Busy or not, as a Christian, it is in Jesus alone where we must find our identity. It is so easy for other things in our lives to slip in and claim that role, we must remind ourselves daily of who we are in Christ because of what He has done on our behalf. The way we do that is by cultivating our relationship with Him, so that He can transform us into His image.

I want to share three daily spiritual disciplines you can begin practicing today, that will help you find your identity in Christ alone. (While these should be regular practices, we should also remember that this is a relationship we are cultivating, not just another item on our to-do list.)


There is an old cliche that has been used by Christians for longer than I’ve been alive. It says, “Christianity is not just a religion, it’s a relationship.” Unfortunately, this little statement has not settled in for too many of us.

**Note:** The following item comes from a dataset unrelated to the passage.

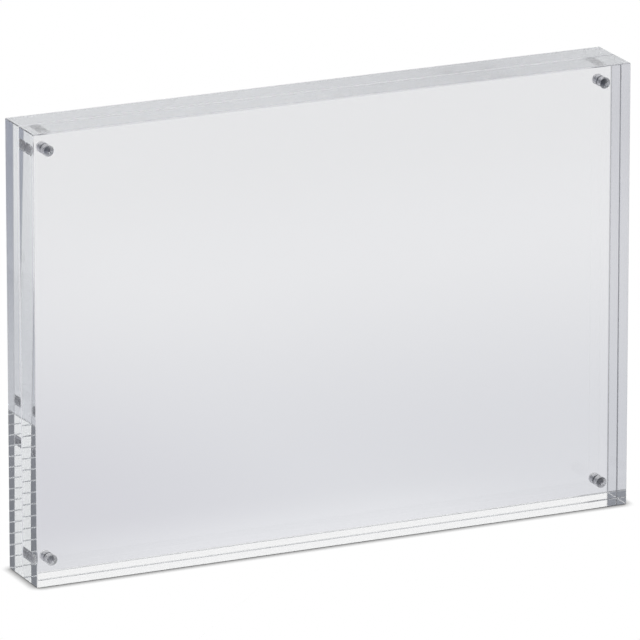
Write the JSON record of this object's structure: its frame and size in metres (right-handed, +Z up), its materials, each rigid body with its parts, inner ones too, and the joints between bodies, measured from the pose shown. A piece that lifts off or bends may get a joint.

We are supposed to enjoy the presence of the Lord, daily, and have fellowship with the Holy Spirit. Too often, however, our prayer life dwindles down to confessions of guilt and giving the Lord our list of needs. In the worst case, prayer gets limited to a ritual blessing before a meal! Instead of taking time to simply be with Him, our prayer life becomes part of a religious practice that gets checked off a to-do list or brings guilt when we forget.

If we are going to find our identity in Christ, this must change! We must learn how to be with Him, to hear Him speaking, and to rest in His presence. He will take the lead in the relationship if we will simply give Him time in our busy schedule. Just like husbands and wives begin to be shaped by one another as a result of time together, we, too, will begin to be shaped by our relationship with Him.

If most of us would be honest, it isn’t even a lack of time that hinders our prayer life. It is a lack of priority. I am my own proof of this statement. Some mornings I wake up with a worship song in my heart, and begin the day with prayer, before my feet touch the floor. Other days, I grab my phone to turn off the alarm, and I immediately go to Facebook and emails to see what I missed during the night.

Until we get the relationship right, our identity will continue to be determined by all the other things we give our time to.


A friend of mine said something back in high school that has stuck with me for years. “The Bible is God’s love letter to us, written in blood.” If that statement is true, then we should want to know the scriptures by heart.

As I think back to the days of dating my wife, Liz, we were separated by a six-hour drive. We couldn’t always be together, and it is impossible to stay on the phone constantly, so a lot of our communication happened via text messages, email and social media messengers.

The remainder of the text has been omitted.